The fact that it's almost certainly Kelly's best win in 11 seasons is a pretty big indictment on his ND tenure. Pat Narduzzi has been the definition of mediocre at Pitt and only been there for 6 years and even he has a bigger win (2016 Clemson) than Brian Kelly does in 11 seasons at ND.

He has no legendary wins on the level of 88 Miami or 93 Florida State. Overall, how many "great" wins does BK have at ND? 3? 4? Stanford 2012 and Oklahoma 2012 could maybe count, although neither team, despite being really good, were titans that year. Should 2013 MSU be in there? They ended up being a great team, but no one knew at the time and the game was a snoozefest, penalty-ridden affair with hardly any pregame hype or extra buzz. But around 3 or 4 great wins for ND's head coach in more than a decade is pretty sad.
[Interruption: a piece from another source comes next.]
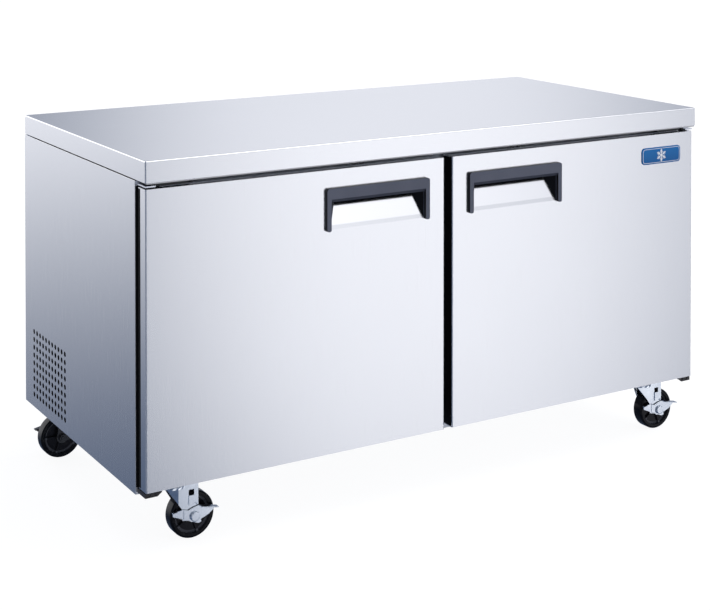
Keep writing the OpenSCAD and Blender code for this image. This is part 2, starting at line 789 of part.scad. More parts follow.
module condenser_coil() {
    y0 = cond_mid.y - 108;
    y1 = cond_mid.y + 102;
    z0 = base_z + base_t;
    z1 = bay_top - base_t - 12;
    depth = 44;
    rows = 6;
    shroud_x = cond_x + depth + 1;
    color("#2a2c30") {
        for (y = [y0:10:y1]) slab([cond_x, y, z0 + 8], [cond_x + depth, y + 1, z1]);
        for (i = [0:rows - 1], x = [cond_x + 11, cond_x + depth - 11])
            rod_y(4.5, x, z0 + 8 + (i + 0.5) * (z1 - z0 - 8) / rows, y0 - 6, y1 + 7);
        for (y = [y0 - 3, y1 + 2], i = [0:rows - 1])
            slab([cond_x + 6, y, z0 + 4 + (i + 0.5) * (z1 - z0 - 8) / rows],
                [cond_x + depth - 6, y + 2, z0 + 12 + (i + 0.5) * (z1 - z0 - 8) / rows]);
        difference() {
            slab([shroud_x - 2, y0 - 6, z0], [shroud_x, y1 + 8, z1 + 6]);
            rod_x(cond_fan_r + 4, cond_mid.y, cond_mid.z, shroud_x - 5, shroud_x + 5);
        }
    }
}

module condenser_fan() {
    color("silver") translate(cond_mid) rotate([0, 90, 0]) fan(cond_fan_r, 22, 20, 40, 28, 5);
}

module condenser_motor() {
    motor_x = cond_mid.x + 16;
    post = 8;
    color("dimgray") {
        translate([motor_x, cond_mid.y, cond_mid.z]) rotate([0, 90, 0]) round_can(36, 48, 5);
        rod_x(3, cond_mid.y, cond_mid.z, cond_mid.x - 9, motor_x + 4);
        slab([motor_x + 18, cond_mid.y - post, base_z + base_t],
            [motor_x + 30, cond_mid.y + post, cond_mid.z - 20]);
        slab([motor_x + 4, cond_mid.y - 30, base_z + base_t],
            [motor_x + 44, cond_mid.y + 30, base_z + base_t + 3]);
    }
}

// Brazed circuit: discharge line, liquid line with its filter drier, and suction line
module refrigerant_tubes() {
    back = back_y - 36;
    high = base_z + 150;
    low = base_z + 60;
    coil_y = cond_mid.y + 110;
    coil_mid = cond_x + 22;
    into_coil = evap_z0 + 29.5;
    can_x = compressor_at.x + compressor_r + 2.5;
    color("#b06a3c") {
        pipe([[compressor_at.x, compressor_at.y + compressor_r + 0.5, high],
            [compressor_at.x, back, high], [coil_mid, back, high], [coil_mid, coil_y + 1, high]], 4);
        pipe([[coil_mid, coil_y + 1, low], [coil_mid, back, low], [liquid_at.x, back, low],
            [liquid_at.x, liquid_at.y, low], [liquid_at.x, liquid_at.y, into_coil]], liquid_r);
        rod_x(13, back, low, -60, 40);
        rod_x(8, back, low, -75, 55);
        pipe([[can_x, compressor_at.y, low + 30], [-180, compressor_at.y, low + 30],
            [-180, suction_at.y, low + 30], [suction_at.x, suction_at.y, low + 30],
            [suction_at.x, suction_at.y, into_coil]], suction_r);
    }
}

module condensate_pan() {
    z0 = base_z + base_t;
    color("#b9bcc2") difference() {
        slab([-150, bay_y + 25, z0], [150, back_y - 60, z0 + 32]);
        slab([-148, bay_y + 27, z0 + 2], [148, back_y - 62, z0 + 33]);
    }
}

// Supply cord, folded in the machine bay, with its plug
module power_cord() {
    cord_r = 4.5;
    fold = 70;
    fold_pitch = 14;
    folds = 7;
    plug_r = 15;
    plug_x0 = fold - 4;
    plug_x1 = plug_x0 + 34;
    plug_z = plug_r - cord_r + 0.1;
    pin_end = plug_x1 + 18;
    end_y = (folds - 1) * fold_pitch;
    color("#17181a") translate([half_w - 250, cond_mid.y - 40, base_z + base_t + cord_r]) {
        pipe([for (i = [0:folds - 1], e = [0, 1]) [(i + e) % 2 == 0 ? -fold : fold, i * fold_pitch, 0]],
            cord_r);
        translate([plug_x0, end_y, plug_z]) rotate([0, 90, 0]) round_can(plug_r, plug_x1 - plug_x0, 3);
        for (y = [-6, 6]) slab([plug_x1 - 4, end_y + y - 0.8, plug_z - 1],
            [pin_end, end_y + y + 0.8, plug_z + 5]);
        rod_x(2.4, end_y, plug_z - 7, plug_x1 - 4, pin_end);
    }
}

module rear_grille() {
    z0 = base_z + base_t;
    slot_w = 120;
    slot_h = 7;
    cols = 8;
    rows = 9;
    color("silver") difference() {
        slab([-skin_x, back_y - sheet, base_z], [skin_x, back_y, bay_top]);
        for (i = [0:cols - 1], j = [0:rows - 1])
            slab([(i - (cols - 1) / 2) * overall_w / 9 - slot_w / 2, back_y - 3, z0 + 20 + j * 19],
                [(i - (cols - 1) / 2) * overall_w / 9 + slot_w / 2, back_y + 1, z0 + 20 + slot_h + j * 19]);
    }
}

// Screws that hold the caster plates to the floor sheets
module screws() {
    color("silver") {
        for (i = [0:3]) at_caster(i)
            for (x = [-plate_hole_x, plate_hole_x], y = [-plate_hole_y, plate_hole_y])
                translate([x, y, base_z - 3]) screw(3 + base_t);
    }
}

// ---------- casters, drawn about the swivel axis with the wheel trailing to +X ----------

module caster_plates() {
    color("silver") for (i = [0:3]) at_caster(i) {
        difference() {
            union() {
                slab([-50, -40, base_z - 3], [50, 40, base_z]);
                translate([0, 0, base_z - 10]) cylinder(r = 28, h = 8);
            }
            for (x = [-plate_hole_x, plate_hole_x], y = [-plate_hole_y, plate_hole_y])
                translate([x, y, base_z - 4]) cylinder(r = screw_r + 0.2, h = 5);
        }
        translate([0, 0, crown_z0 - 1]) cylinder(r = kingpin_r, h = base_z - crown_z0 - 1);
        translate([0, 0, crown_z0 - 4]) cylinder(r = 11, h = 3.5);
    }
}

// Fork leg in the XZ plane
module leg_outline() {
    knee_x = trail - 27;
    translate([trail, axle_z]) circle(14);
    polygon([[leg_left, crown_z1], [leg_right, crown_z1], [leg_right, axle_z + 20], [trail + 13, axle_z + 5],
        [trail - 10, axle_z - 9.5], [knee_x, axle_z - 6], [knee_x, axle_z + 17]]);
}

// Fork leg seen from above: flat beside the wheel, and bent inwards ahead of it
module leg_plan() {
    polygon([[trail + 15, -leg_face], [trail + 15, -fork_gap], [leg_bend + 1, -fork_gap],
        [leg_left, fork_t - leg_tip], [leg_left, -leg_tip], [leg_bend, -leg_face]]);
}

module fork_leg() {
    rib_x = trail - 12;
    rib_w = 13;
    rib_t = 2.2;
    window_z = axle_z + 46;
    difference() {
        intersection() {
            along_y(-leg_face, 0) leg_outline();
            translate([0, 0, axle_z - 20]) linear_extrude(height = crown_z1) leg_plan();
        }
        slab([rib_x, -leg_face - 1, window_z], [rib_x + rib_w, 0, window_z + 12]);
    }
    along_y(-leg_face - rib_t, 1 - leg_face)
        round_rect([rib_x, axle_z + 24.5], [rib_x + rib_w, window_z], 1.5);
}

module fork() {
    color("#c9ced6") difference() {
        union() {
            translate([0, 0, crown_z0]) cylinder(r = 30, h = crown_z1 - crown_z0);
            translate([0, 0, crown_z0]) linear_extrude(height = fork_t) polygon([[leg_right, -leg_face],
                [leg_right, leg_face], [leg_bend, leg_face], [leg_left, leg_tip], [leg_left, -leg_tip],
                [leg_bend, -leg_face]]);
            fork_leg();
            mirror([0, 1, 0]) fork_leg();
        }
        translate([0, 0, crown_z0 - 1]) cylinder(r = kingpin_r + running, h = 20);
        rod_y(axle_r + running, trail, axle_z, -fork_gap - 10, fork_gap + 10);
    }
}

// Tyre and spoked hub turned as one
module wheel() {
    tyre = 10;
    shoulder = 5;
    r = wheel_d / 2;
    half = wheel_w / 2;
    color("#101114") translate([trail, 0, axle_z]) rotate([90, 0, 0]) difference() {
        union() {
            translate([0, 0, -half]) difference() {
                round_can(r, wheel_w, shoulder);
                for (z = [-1, wheel_w - 8]) translate([0, 0, z]) cylinder(r = r - tyre, h = 9);
            }
            translate([0, 0, -half - 2]) cylinder(r = 12, h = wheel_w + 4);
            difference() {
                for (a = [0:72:288]) rotate([0, 0, a])
                    slab([0, -2.5, -half + 3], [r - tyre + 1, 2.5, half - 3]);
                for (z = [-half - 1, half - 2]) translate([0, 0, z]) cylinder(r = 20, h = 3);
            }
        }
        translate([0, 0, -wheel_w]) cylinder(r = axle_r + running, h = 2 * wheel_w);
    }
}

// Bolt with a low round head and a nut
module axle() {
    head_y = -leg_face - 5.5;
    nut_y = leg_face + 0.2;
    color("silver") {
        rod_y(axle_r, trail, axle_z, head_y - 1, nut_y + 9);
        translate([trail, head_y, axle_z]) rotate([90, 0, 0]) round_can(10.5, 4.5, 2);
        rod_y(9.5, trail, axle_z, nut_y, nut_y + 7, 6);
    }
}

// Pressed side lever with a foot pedal; it turns on the axle bolt
module brake() {
    lever_t = 2;
    y1 = -leg_face - 2.4;
    pedal_w = 13;
    rib_t = 1.2;
    color("#c9ced6") translate([trail, 0, axle_z]) difference() {
        union() {
            along_y(y1 - lever_t, y1) polygon([[-52, 16], [-51, 8], [9, -17], [16, -15], [15, -9],
                [34, -2], [51, 12], [51, 14], [12, 22], [-2, 19], [-14, 15], [-28, 19]]);
            along_y(y1 - lever_t - rib_t, y1 - lever_t / 2) polygon([[-26, 18], [-26, -2], [-14, -7],
                [-14, 14.5]]);
            along_y(y1 - pedal_w, y1) polygon([[12, 20], [12, 22], [53, 14], [53, 12]]);
            along_y(y1 - pedal_w / 2, y1) polygon([[-53, 15], [-53, 17], [-42, 18], [-42, 16]]);
        }
        rod_y(axle_r + running, 0, 0, y1 - pedal_w - 1, y1 + 1);
    }
}

worktop();
left_side_panel();
right_side_panel();
back_panel();
base_panel();
cabinet_foam();
inner_liner();
front_frame();
centre_mullion();
rail_caps();
hinge_brackets();
shelf_pilasters();
shelf_clips();
evaporator_coil();
evaporator_cover();
evaporator_motor();
temperature_controller();
unit_tray();
compressor();
condenser_coil();
condenser_motor();
refrigerant_tubes();
condensate_pan();
power_cord();
rear_grille();
caster_plates();
screws();
evaporator_fan();
condenser_fan();
left_shelf();
right_shelf();
left_door_skin();
left_door_foam();
left_door_liner();
left_door_gasket();
left_door_handle();
left_door_bushes();
right_door_skin();
right_door_foam();
right_door_liner();
right_door_gasket();
right_door_handle();
right_door_bushes();
badge();
at_caster(0) fork();  // front_left_fork
at_caster(0) wheel();  // front_left_wheel
at_caster(0) axle();  // front_left_axle
at_caster(0) brake();  // front_left_brake
at_caster(1) fork();  // front_right_fork
at_caster(1) wheel();  // front_right_wheel
at_caster(1) axle();  // front_right_axle
at_caster(1) brake();  // front_right_brake
at_caster(2) fork();  // rear_left_fork
at_caster(2) wheel();  // rear_left_wheel
at_caster(2) axle();  // rear_left_axle
at_caster(2) brake();  // rear_left_brake
at_caster(3) fork();  // rear_right_fork
at_caster(3) wheel();  // rear_right_wheel
at_caster(3) axle();  // rear_right_axle
at_caster(3) brake();  // rear_right_brake
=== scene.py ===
import json
import math

import bmesh
import bpy
from mathutils import Matrix, Vector


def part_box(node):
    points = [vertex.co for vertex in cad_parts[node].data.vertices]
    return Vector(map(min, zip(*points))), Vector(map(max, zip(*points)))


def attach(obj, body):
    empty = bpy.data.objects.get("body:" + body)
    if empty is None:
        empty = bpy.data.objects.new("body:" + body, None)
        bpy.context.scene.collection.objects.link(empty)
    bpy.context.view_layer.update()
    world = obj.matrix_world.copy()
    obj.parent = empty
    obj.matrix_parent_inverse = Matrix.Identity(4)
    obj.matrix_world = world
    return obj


# Looks of a two-door under counter refrigerator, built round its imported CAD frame.
# Lengths are metres in the row frame: +X right, -Y towards the person at the doors, +Z up.

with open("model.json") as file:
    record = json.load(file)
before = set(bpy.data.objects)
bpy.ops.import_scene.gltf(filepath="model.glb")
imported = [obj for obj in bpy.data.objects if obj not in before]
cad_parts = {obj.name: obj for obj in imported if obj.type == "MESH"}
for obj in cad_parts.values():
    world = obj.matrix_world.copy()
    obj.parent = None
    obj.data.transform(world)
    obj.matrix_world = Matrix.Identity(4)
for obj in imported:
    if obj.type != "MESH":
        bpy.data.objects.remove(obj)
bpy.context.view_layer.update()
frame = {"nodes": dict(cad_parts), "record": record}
scene = bpy.context.scene
nodes = frame["nodes"]

DOORS = ("left", "right")
MM = 0.001
RIGHT_ANGLE = 90


# ---------- node trees ----------

NOISE_LOW, NOISE_HIGH = 0.3, 0.7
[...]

Anyway, I originally brought it up to talk about the feeling, not the result itself. There was a lot of joy throughout the fanbase in beating the #1 team of course, but it felt like it didn't mean much for the prognostication of how we'd do in the playoffs and I got that sense too from a lot of my friends (many of whom like Kelly). It just feels like there's no "hope" under him the way there was in 2012.